All the photos in the blog post remind me of baby gorillas in the Rwandan rain forest rather than toddler siblings in 2013.
After second review I think I do have more of an issue with this woman, and this story than with the idea of co-sleeping in general. She frightens me, and I'm mad for him, her husband. All that, and why should I even care? I dunno. It's early in the morning and I've got nothing else to dive into. I should go exercise or something.

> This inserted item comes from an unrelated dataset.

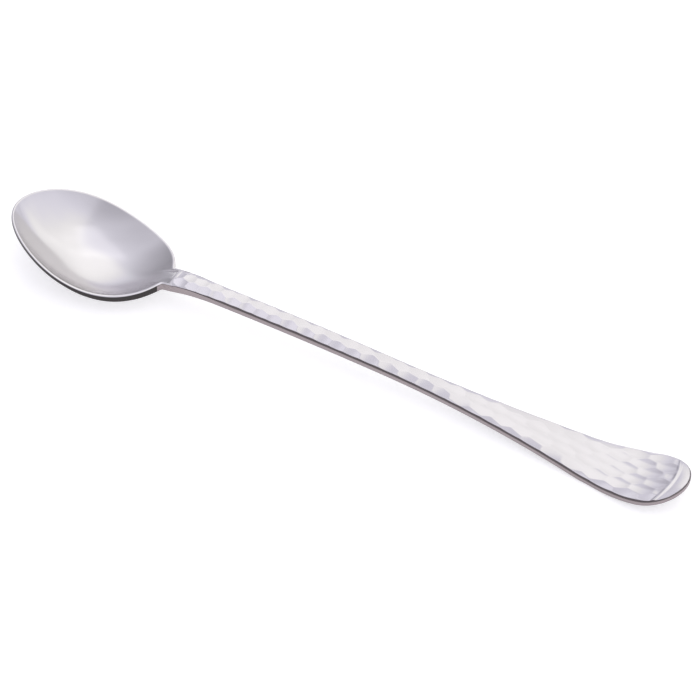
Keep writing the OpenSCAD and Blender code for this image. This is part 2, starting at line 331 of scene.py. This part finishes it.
def under_round(s):
    return at_neck(s, RIM_UNDER_ROUND, UNDER_ROUND, UNDER_ROUND)


# Kinds of faces, which are also the places of their materials; a cut end takes the first one
# SIDE, EDGE and RIM faces take steels whose dark colours are painted shade and painted reflection
TOP, SIDE, EDGE, RIM, CUT = 0, 1, 2, 3, 4


class Patchwork:
    """Collects points and faces of one piece; only its hidden cut ends are shaded flat."""

    def __init__(self):
        self.points = []
        self.faces = []
        self.kinds = []
        self.count = 0

    def add_points(self, xyz):
        xyz = np.asarray(xyz, float).reshape(-1, 3)
        first = self.count
        self.points.append(xyz)
        self.count += len(xyz)
        return np.arange(first, self.count)

    def add_grid(self, ids, kind):
        """Faces between neighbouring rows of point numbers."""
        a, b, c, d = ids[:-1, :-1], ids[1:, :-1], ids[1:, 1:], ids[:-1, 1:]
        quads = np.stack([a, b, c, d], -1).reshape(-1, 4)
        self.faces.extend(quads.tolist())
        self.kinds.extend([kind] * len(quads))

    def add_faces(self, faces, kind):
        self.faces.extend([list(map(int, f)) for f in faces])
        self.kinds.extend([kind] * len(faces))

    def build(self, name, materials):
        xyz = np.concatenate(self.points)
        xyz[:, 0] -= SPOON_L / 2
        mesh = bpy.data.meshes.new(name)
        mesh.from_pydata((xyz * MM).tolist(), [], self.faces)
        for material in materials:
            mesh.materials.append(material)
        kinds = np.array(self.kinds)
        mesh.polygons.foreach_set("material_index", (kinds % CUT).astype(np.int32))
        mesh.polygons.foreach_set("use_smooth", kinds != CUT)
        sharpen_cuts(mesh)
        piece = bpy.data.objects.new(name, mesh)
        bpy.context.collection.objects.link(piece)
        return piece


def sharpen_cuts(mesh):
    """Keeps the flat cut ends out of the smooth shading of the faces beside them."""
    work = bmesh.new()
    work.from_mesh(mesh)
    for face in work.faces:
        if not face.smooth:
            for edge in face.edges:
                edge.smooth = False
    work.to_mesh(mesh)
    work.free()


def corner(start, bend, end, fullness=1):
    """Points of a corner between its two ends: 0 is a flat bevel and 1 is round."""
    rows = []
    bend = mix((start + end) / 2, bend, fullness)
    for k in range(1, TURN_STEPS):
        t = k / TURN_STEPS
        rows.append((1 - t) ** 2 * start + 2 * t * (1 - t) * bend + t * t * end)
    return rows


def side_rows(outline, top_edge, under_edge, fullness):
    """Rows of points down the bevel, the side and the rounding under it."""
    s = outline[:, 0]
    over = np.column_stack([outline, top_edge[:, 2]])
    upper = np.column_stack([outline, edge_h(s) - bevel_h(s)])
    below = np.column_stack([outline, under_edge[:, 2]])
    lower = np.column_stack([outline, under_edge[:, 2] + under_round(s)])
    bevel = corner(top_edge, over, upper, fullness) + [upper]
    return bevel, [lower] + corner(lower, below, under_edge)


def add_sides(work, top_ids, bevel, side, under_ids, lengths):
    """Faces from the top face's edge to the underside's, and the numbers of their points."""
    bevel_ids = [top_ids] + [work.add_points(row) for row in bevel]
    side_ids = [bevel_ids[-1]] + [work.add_points(row) for row in side] + [under_ids]
    half = TURN_STEPS // 2
    for first, end, upper_kind, lower_kind, side_kind in lengths:
        work.add_grid(np.array(bevel_ids)[:half + 1, first:end], upper_kind)
        work.add_grid(np.array(bevel_ids)[half:, first:end], lower_kind)
        work.add_grid(np.array(side_ids)[:, first:end], side_kind)
    return np.array(bevel_ids + side_ids[1:])


def spread(a, b, count):
    return np.linspace(a, b, count + 1)


def bow(s):
    """How far a ring bows towards the end of the handle at its middle."""
    before = LIP_BULGE * ease((s - SHOULDER_AT) / (LIP_AT - SHOULDER_AT))
    after = mix(LIP_BULGE, SPOON_L - LAST_RING_AT, (s - LIP_AT) / (LAST_RING_AT - LIP_AT))
    return np.where(s <= LIP_AT, before, after)


def end_outline(y):
    return END_WIDE_AT + END_ROUND_L * np.sqrt(limit(1 - (y / (END_W / 2)) ** 2))


def handle_length(name, places, columns, materials, round_end=False):
    """A length of the handle: hammered top, plain underside and rounded sides."""
    work = Patchwork()
    s, v = np.meshgrid(places, columns, indexing="ij")
    outline_s = s + bow(s) * (1 - v * v)
    if round_end:
        outline_s[-1] = end_outline(v[-1] * half_w(s[-1]))
    inner = np.abs(v) < 1
    last = np.zeros_like(s, bool)
    last[-1] = round_end

    def face(height, inset):
        y = v * (half_w(s) - inset)
        x = outline_s - np.where(last & inner, inset, 0)
        return np.stack([x, y, height(x, y)], -1)

    top = face(handle_top, bevel_w(s))
    under = face(lambda x, y: under_h(x), under_round(s))
    n, m = len(places) - 1, len(columns) - 1
    top_ids = work.add_points(top).reshape(n + 1, m + 1)
    under_ids = work.add_points(under).reshape(n + 1, m + 1)
    work.add_grid(top_ids, TOP)
    work.add_grid(under_ids[:, ::-1], TOP)

    path = [(i, 0) for i in range(n + 1)]
    if round_end:
        path += [(n, j) for j in range(1, m)]
    path += [(i, m) for i in range(n, -1, -1)]
    row, col = np.array(path).T
    outline = np.column_stack([outline_s[row, col], (v * half_w(s))[row, col]])
    bevel, side = side_rows(outline, top[row, col], under[row, col], BEVEL_FULLNESS)
    lengths = [(0, len(path))] if round_end else [(0, n + 1), (n + 1, len(path))]
    # Bevels take the bevel steel with its painted reflection, and sides take the side steel with its
    # painted shade
    lengths = [(first, end, EDGE, EDGE, SIDE) for first, end in lengths]
    ids = add_sides(work, top_ids[row, col], bevel, side, under_ids[row, col], lengths)
    if not round_end:
        far_end = [*top_ids[n, ::-1], *ids[1:-1, n], *under_ids[n], *ids[-2:0:-1, n + 1]]
        work.add_faces([far_end], CUT)
    near_end = [*top_ids[0], *ids[1:-1, -1], *under_ids[0, ::-1], *ids[-2:0:-1, 0]]
    work.add_faces([near_end], CUT)
    return work.build(name, materials)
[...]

I want to spend as much time with my girls as possible...all of them...daughters, wife...all of them, but I need to feel good, and strong, and healthy. I need to have a good attitude, and I need to be respected and valued and invested in as much as I invest in them. I don't want to be an afterthought, last place, or have my wants and desires not count. I need to sleep, and I need to be able to hug my wife, and I need to know that although my children are made part and parcel of what i invest in them, that they have a father that they can look to and see an individual, and pull from that all of the same things, as well as their own, that their mother did. I can't become them, nor can I dismiss whatever characteristics there are that make me, well, me. I don't like it when husbands and wives colonize one another, and I sure don't like the idea of erasing yourself to raise your children...an important part of raising them is who you are. Co-sleep if you wish, but I'll choose the night time to be the time when I fall back into the rhythm of being myself as best as I can. It's important that my kids discover who they are too...through something as seemingly inconsequential as sleeping and dreaming and waking up without Mom and Dad right beside them. I'm sure there are benefits to both perspectives...my beliefs help steer me down this confusing parenting path. You're on your own...especially the woman from this story.